Sad news just now from K2 that Mr. Kojiro Watanabe, 41, died on K2. He had summited along with his four Japanese teammates. It appears he fell during the descent in the Bottleneck, a well-known challenging area. He fell around 8,300-meters about 6:00 pm local time. They had summited between noon and 1:00 pm on Sunday, July 22, 2018.

The Bottleneck is a narrow couloir, just 400m/1,300-feet below the summit and directly underneath the giant hanging serac. It is estimated at 50 to 60 degree steepness.  Today, many teams bypass the couloir altogether by climbing a rock buttress to the climber’s right on ascending.

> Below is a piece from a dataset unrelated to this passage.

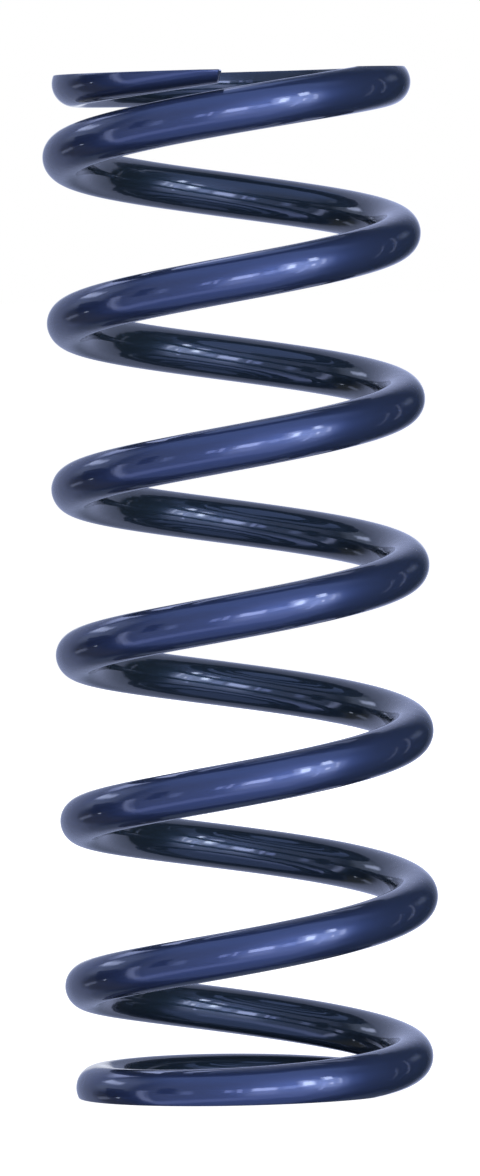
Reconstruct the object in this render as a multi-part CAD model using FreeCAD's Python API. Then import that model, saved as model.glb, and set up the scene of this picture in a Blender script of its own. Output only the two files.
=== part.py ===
import FreeCAD, Part
import math
import os

from FreeCAD import Vector

# A right-hand helical compression spring of round wire, made as one piece.
# It stands upright on its lower ground face, with its axis on Z and the front at -Y.
# Both ends are closed, drawn in to a smaller coil and ground flat, so that each end
# seats on a spring plate, while the open coils between them carry the load.
# All lengths are in millimetres, angles in degrees, and places along the wire in turns.

# The spring as a whole
free_length = 254.0
wire_diameter = 11.3
total_turns = 7.67
open_coil_radius = 41.05       # spring axis to the wire's centre
top_tip_angle = -3.2           # where the wire ends at the top, from the front, anticlockwise

# The bottom end
bottom_coil_radius = 38.85     # the closed coil is drawn in, to grip the spring plate
bottom_tip_thickness = 4.6     # what grinding leaves of the wire at its tip
bottom_tip_gap = 0.3           # clear height between the tip and the coil over it
bottom_tip_rise = 20.0         # slope of the wire at its tip, per turn
bottom_lift_start = 0.455      # the wire begins to lift off the closed coil
bottom_lift_end = 1.225        # the wire has reached the open pitch
bottom_flare_start = 1.18      # the coil begins to widen
bottom_flare_end = 1.48        # the coil has reached the open radius

# The top end
top_coil_radius = 38.25
top_tip_thickness = 3.4
top_tip_gap = 1.65
top_tip_rise = 31.4
top_lift_start = 0.52
top_lift_end = 1.09
top_flare_start = 0.49
top_flare_end = 1.055

# Both tips
tip_bend = 0.30                # turns over which the steep tip eases into the closed coil

# How finely the centre line is drawn
arc_pairs_per_turn = 8

wire_radius = wire_diameter / 2


def lift(turns, start, end):
    """Turns of open pitch gained where the pitch opens smoothly from start to end."""
    width = end - start
    share = min(max((turns - start) / width, 0.0), 1.0)
    return width * (share ** 3 - share ** 4 / 2) + max(turns - end, 0.0)


def smooth_step(value, start, end):
    """Go smoothly from 0 at start to 1 at end."""
    share = min(max((value - start) / (end - start), 0.0), 1.0)
    return share * share * (3 - 2 * share)


class ClosedEnd:
    """One closed and ground end, measured from its ground face and from its tip."""

    def __init__(self, coil_radius, tip_thickness, tip_gap, tip_rise,
                 lift_start, lift_end, flare_start, flare_end):
        self.coil_radius = coil_radius
        self.tip_thickness = tip_thickness
        self.tip_gap = tip_gap
        self.tip_rise = tip_rise
        self.lift_start = lift_start
        self.lift_end = lift_end
        self.flare_start = flare_start
        self.flare_end = flare_end

    def tip_turns(self, turns):
        """Turns of the tip's extra slope, which fades out over the tip bend."""
        bend = min(turns, tip_bend)
        return bend - bend * bend / (2 * tip_bend)

    def closed_pitch(self, open_pitch):
        """The closed coil's pitch, which puts the wire just clear of its tip one turn on."""
        tip_part = self.tip_turns(1.0)
        lift_part = lift(1.0, self.lift_start, self.lift_end)
        rise = wire_diameter + self.tip_gap
        rest = rise - self.tip_rise * tip_part - open_pitch * lift_part
        return rest / (1.0 - tip_part - lift_part)

    def depth(self, turns, open_pitch):
        """Distance from the ground face to the wire's centre."""
        closed = self.closed_pitch(open_pitch)
        at_tip = self.tip_thickness - wire_radius
        return (at_tip + closed * turns
                + (self.tip_rise - closed) * self.tip_turns(turns)
                + (open_pitch - closed) * lift(turns, self.lift_start, self.lift_end))

    def drawn_in(self, turns):
        """How much nearer to the axis the wire is than in the open coils."""
        full = open_coil_radius - self.coil_radius
        return full * (1.0 - smooth_step(turns, self.flare_start, self.flare_end))


bottom_end = ClosedEnd(bottom_coil_radius, bottom_tip_thickness, bottom_tip_gap, bottom_tip_rise,
                       bottom_lift_start, bottom_lift_end, bottom_flare_start, bottom_flare_end)
top_end = ClosedEnd(top_coil_radius, top_tip_thickness, top_tip_gap, top_tip_rise,
                    top_lift_start, top_lift_end, top_flare_start, top_flare_end)


def find_open_pitch():
    """The pitch at which both halves meet at the free length, which grows evenly with it."""
    middle = total_turns / 2
    at_zero = bottom_end.depth(middle, 0.0) + top_end.depth(middle, 0.0)
    at_one = bottom_end.depth(middle, 1.0) + top_end.depth(middle, 1.0)
    return (free_length - at_zero) / (at_one - at_zero)


open_pitch = find_open_pitch()


def direction(turns):
    """Angle round the axis, in radians, that many turns up from the bottom tip."""
    return math.radians(top_tip_angle) - 2 * math.pi * (total_turns - turns)


def around(angle, radius, height):
    """A point at that angle from the front, anticlockwise from above."""
    return Vector(radius * math.sin(angle), -radius * math.cos(angle), height)


def centre_line(turns):
    """The wire's centre, that many turns up from the bottom tip."""
    from_top = total_turns - turns
    if turns < from_top:
        height = bottom_end.depth(turns, open_pitch)
    else:
        height = free_length - top_end.depth(from_top, open_pitch)
    radius = open_coil_radius - bottom_end.drawn_in(turns) - top_end.drawn_in(from_top)
    return around(direction(turns), radius, height)


def heading(turns):
    """Unit vector along the wire."""
    step = 0.001
    along = centre_line(turns + step) - centre_line(turns - step)
    return along.normalize()


def tangent_arc(start, along, end):
    """The arc that leaves start in the given direction and passes through end."""
    chord = end - start
    inward = along.cross(chord).cross(along).normalize()
    radius = chord.dot(chord) / (2 * chord.dot(inward))
    centre = start + inward * radius
    outward = ((start - centre) + (end - centre)).normalize()
    return Part.Arc(start, centre + outward * radius, end).toShape()


def arc_pair(start_turns, end_turns):
    """Two arcs that join two places on the centre line and are tangent to it at both."""
    start, end = centre_line(start_turns), centre_line(end_turns)
    leaving, arriving = heading(start_turns), heading(end_turns)
    chord = end - start
    a = 2 - 2 * leaving.dot(arriving)
    b = 2 * chord.dot(leaving + arriving)
    reach = (math.sqrt(b * b + 4 * a * chord.dot(chord)) - b) / (2 * a)
    first_corner = start + leaving * reach
    second_corner = end - arriving * reach
    joint = (first_corner + second_corner) / 2
    across = (second_corner - first_corner).normalize()
    return [tangent_arc(start, leaving, joint), tangent_arc(joint, across, end)]


def swept_wire():
    """The round wire from tip to tip, before its ends are ground."""
    pairs = round(total_turns * arc_pairs_per_turn)
    edges = []
    for pair in range(pairs):
        edges += arc_pair(total_turns * pair / pairs, total_turns * (pair + 1) / pairs)
    section = Part.Face(Part.Wire([Part.makeCircle(wire_radius, centre_line(0.0), heading(0.0))]))
    return Part.Wire(edges).makePipe(section)


def grinding_block(low, high):
    """Everything that grinding takes away between two heights."""
    side = 3 * (open_coil_radius + wire_diameter)
    return Part.makeBox(side, side, high - low, Vector(-side / 2, -side / 2, low))


def coil_spring():
    """The finished spring, as one solid."""
    below = grinding_block(-wire_diameter, 0.0)
    above = grinding_block(free_length, free_length + wire_diameter)
    return swept_wire().cut([below, above]).Solids[0]


os.makedirs("parts", exist_ok=True)
spring = coil_spring()
spring.exportStep("parts/coil_spring.step")

print("coil_spring valid:", spring.isValid(), "faces:", len(spring.Faces))
print("volume mm3:", round(spring.Volume), "open pitch mm:", round(open_pitch, 3))
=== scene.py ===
import math

import bpy
from mathutils import Matrix, Vector


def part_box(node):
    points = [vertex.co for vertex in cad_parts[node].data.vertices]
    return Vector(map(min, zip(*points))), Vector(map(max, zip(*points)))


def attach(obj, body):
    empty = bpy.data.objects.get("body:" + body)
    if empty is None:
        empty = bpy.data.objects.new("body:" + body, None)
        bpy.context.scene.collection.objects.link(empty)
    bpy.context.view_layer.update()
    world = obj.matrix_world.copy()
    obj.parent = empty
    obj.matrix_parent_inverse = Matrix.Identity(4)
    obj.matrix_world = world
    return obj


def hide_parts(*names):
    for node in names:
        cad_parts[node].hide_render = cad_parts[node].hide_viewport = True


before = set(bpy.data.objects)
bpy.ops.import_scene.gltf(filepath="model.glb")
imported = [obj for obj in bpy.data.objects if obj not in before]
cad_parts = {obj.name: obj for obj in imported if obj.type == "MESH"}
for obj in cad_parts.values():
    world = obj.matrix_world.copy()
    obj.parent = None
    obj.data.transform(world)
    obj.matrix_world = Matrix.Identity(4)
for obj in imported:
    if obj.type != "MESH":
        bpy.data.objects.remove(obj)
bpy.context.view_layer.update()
print("frame loaded")

# Helical compression spring: a glossy deep blue coat on one wound wire,
# standing on a pale floor in front of a white background.

# The wire's path, in metres and turns, with the free length read from the frame
winding = {
    "wireDiameter": 0.0113,
    "turns": 7.67,
    "openRadius": 0.04105,
    "tipAngle": -3.2,           # where the upper tip ends, degrees from the front
    "tipBend": 0.30,            # turns over which a steep tip eases into its closed coil
    "groundEdge": 0.00035,      # rounding of the ground faces' rims
    "leastEdge": 0.00002,       # the least of it, on the narrowed sections of a tip's rim
    "groundReach": 0.000012,    # a point this near the plane of a ground face lies on that face
    "tipEdge": 0.00045,         # rounding of the two end faces' rims
    "topTipLean": 18.0,         # the upper end face leans back at its foot, degrees
}
bottomEnd = {
    "coilRadius": 0.03885,
    "tipThickness": 0.0046,
    "tipGap": 0.0003,
    "tipRise": 0.0200,
    "liftStart": 0.455,
    "liftEnd": 1.225,
    "flareStart": 1.18,
    "flareEnd": 1.48,
}
topEnd = {
    "coilRadius": 0.03825,
    "tipThickness": 0.0034,
    "tipGap": 0.00165,
    "tipRise": 0.0314,
    "liftStart": 0.52,
    "liftEnd": 1.09,
    "flareStart": 0.49,
    "flareEnd": 1.055,
}
# How finely the wire is modelled
wireMesh = {
    "stationsPerTurn": 120,
    "roundSteps": 24,           # steps up one side of the wire
    "edgeSteps": 4,             # steps round the rim of a ground face
    "flatSteps": 3,             # steps across half a ground face
    "tipSteps": 5,
    "weld": 0.000002,           # points nearer than this become one
}

wireRadius = winding["wireDiameter"] / 2
springLow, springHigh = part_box("coil_spring")
springMiddle = (springLow + springHigh) / 2
freeLength = springHigh.z - springLow.z


def smoothStep(value, start, end):
    share = min(max((value - start) / (end - start), 0.0), 1.0)
    return share * share * (3 - 2 * share)


def lift(turns, start, end):
    # turns of open pitch gained where the pitch opens smoothly from start to end
    width = end - start
    share = min(max((turns - start) / width, 0.0), 1.0)
    return width * (share ** 3 - share ** 4 / 2) + max(turns - end, 0.0)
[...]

The Japanese team was closed followed this year. Led by Japanese mountaineer Akira Oyabe, they had been preparing for two years. They arrived at the end of May in Pakistan to get a jump of other teams and hopefully have the time to wait out poor weather. This was Oyabe’s third attempt after being stopped by high winds in 2009, and heavy snowfall in 2013.  They were alone on K2 in early July and fixed the route to Camp 2 but then heavy snows hit cancelling all their work. They had no Sherpa support but two Pakistani High-Alttiude Porters on their summit push.

Kojiro Watanabe was from Mombetsu, Hokkaido, Japan and lived in Sendai, northeast of Tokyo. He had posted on Facebook before leaving:

Heading to narita. In the afternoon flight to Pakistan. I’m going to take a few months off, and I’ll challenge you to the summit of 8611 M. For the last two weeks, I am truly grateful to have a send-off party of various kinds of tastes like every day. I had to save a lot of drinking while I wasn’t on the expedition lol. Please forgive me for not being able to thank you all by yourself. I hope you’ll have a good time and return home safely and thank you again for your report. Since there is no communication environment during the expedition, it will be difficult to make information, but the progress of the climbing team is sometimes up to the official fb page of the Northern Japan climbing study group. If you’d like, I’d be happy if you’d like to see your page. Okay, I’ll go.

My condolences to Mr. Wantanabe’s family, teammates and friends.

 

Kojiro Watanabe on Mt. Fuji

Training on Rishiri Nanryo

Alan
Memories are Everything

  3 Responses to “K2 2018 Summer Coverage: Japanese Death on K2”

  1.  

    > Today, many teams bypass the couloir altogether by climbing a rock buttress to the climber’s right on ascending.

    Are there any pictures of this section that we (the readers) could see?

  2.  

    Sad to hear this. I read your account of the descent of K2 which described how dangerous it is and how easy to die.